Paul Mansfield is one of the most successful British fruit growers in history, but it has allegedly happened on his.


All these pieces raise many questions. Is this true? If it is true, to what extend is it representative? And then, finally, how do we make things better?

This particular report seems very problematic. The reporters allow a person whose credibility has not been vetted to show their home movie on TV. How do the reporters know that is accurate?

Beyond that, the facts of the matter don’t really jibe with the implication the reporters are making. It is not contested that the workers can leave any time they want. So that implies that the situation is better than any alternative they have.

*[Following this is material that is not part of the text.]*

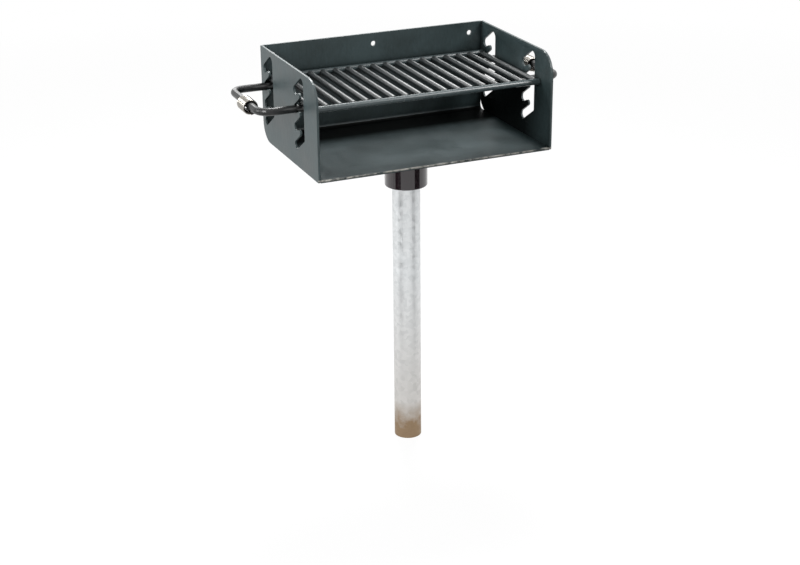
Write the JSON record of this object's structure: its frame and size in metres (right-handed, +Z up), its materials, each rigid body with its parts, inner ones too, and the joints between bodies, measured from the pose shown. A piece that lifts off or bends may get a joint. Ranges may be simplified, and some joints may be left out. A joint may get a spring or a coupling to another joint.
{
  "type": "park barbecue grill on a pedestal post",
  "caption": "Park barbecue grill: an open-fronted steel firebox with a slot-hung rod grate and coil-gripped handles, turning on a round post set in the ground.",
  "frame": {"origin": "on the post's axis at the ground line", "axes": "+Z up along the post, -Y towards the cook at the firebox's open front, +X to the cook's right"},
  "size_m": [0.702, 0.3302, 1.4391],
  "materials": {
    "galvanised": "hot-dip galvanised, weathered",
    "box_paint": "satin black high-temperature enamel",
    "rod_paint": "glossy black high-temperature enamel",
    "zinc_plate": "bright zinc-plated spring wire"
  },
  "bodies": {
    "post": {"post_pipe": "galvanised", "post_head": "galvanised"},
    "firebox": {"swivel_plate": "box_paint", "collar_tube": "box_paint", "collar_guide_ring": "box_paint", "floor_and_back_sheet": "box_paint", "left_side_plate": "box_paint", "right_side_plate": "box_paint"},
    "grate": {"grate_front_rod": "rod_paint", "grate_rear_rod": "rod_paint", "grate_rod_01": "rod_paint", "grate_rod_02": "rod_paint", "grate_rod_03": "rod_paint", "grate_rod_04": "rod_paint", "grate_rod_05": "rod_paint", "grate_rod_06": "rod_paint", "grate_rod_07": "rod_paint", "grate_rod_08": "rod_paint", "grate_rod_09": "rod_paint", "grate_rod_10": "rod_paint", "grate_rod_11": "rod_paint", "grate_rod_12": "rod_paint", "grate_rod_13": "rod_paint", "grate_rod_14": "rod_paint", "grate_rod_15": "rod_paint", "grate_rod_16": "rod_paint", "grate_rod_17": "rod_paint", "grate_rod_18": "rod_paint", "left_handle": "rod_paint", "right_handle": "rod_paint"},
    "left_grip": {"left_grip": "zinc_plate"},
    "right_grip": {"right_grip": "zinc_plate"}
  },
  "joints": [
    {"name": "firebox_swivel", "type": "hinge", "parent": "post", "child": "firebox", "pos_m": [0, 0, 0.66905], "axis": [0, 0, 1], "continuous": true},
    {"name": "grate_lift_off_hooks", "type": "slide", "parent": "firebox", "child": "grate", "axis": [0, -0.8387, 0.5446], "range_m": [0, 0.0484]},
    {"name": "left_grip_spin", "type": "hinge", "parent": "grate", "child": "left_grip", "pos_m": [-0.3335, 0.03598, 0.80253], "axis": [0, 1, 0], "continuous": true},
    {"name": "right_grip_spin", "type": "hinge", "parent": "grate", "child": "right_grip", "pos_m": [0.3365, 0.08898, 0.80253], "axis": [0, 1, 0], "continuous": true}
  ]
}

Aldi so quickly disassociating itself seems questionable as well. We once wrote a piece about child labor in a blueberry farm in Michigan. The piece was titled When Child Labor Laws Don’t Necessarily Help Children. Everyone was quick to denounce what was really just parents keeping their children with them, but nobody was coming up with money to send these kids to summer camp or a school.

Yes, the pictures of dirty sinks and so forth are arresting, but we actually don’t know if they are accurate representations of this site much less that they accurately represent the industry.

As for the rest, being pushed to work hard, etc. – it is not at all clear that this is abusive or even a problem.

After all, when the workers said they wanted water, the big tough boss gave them a ten minute break.

Are these prize seeking journalists willing to cut the cloth to the shape they want to have? We don’t know. But one has to be careful, if we price labor in the UK out of range, then the apples will all be imported from places with worse labor conditions – who benefits then?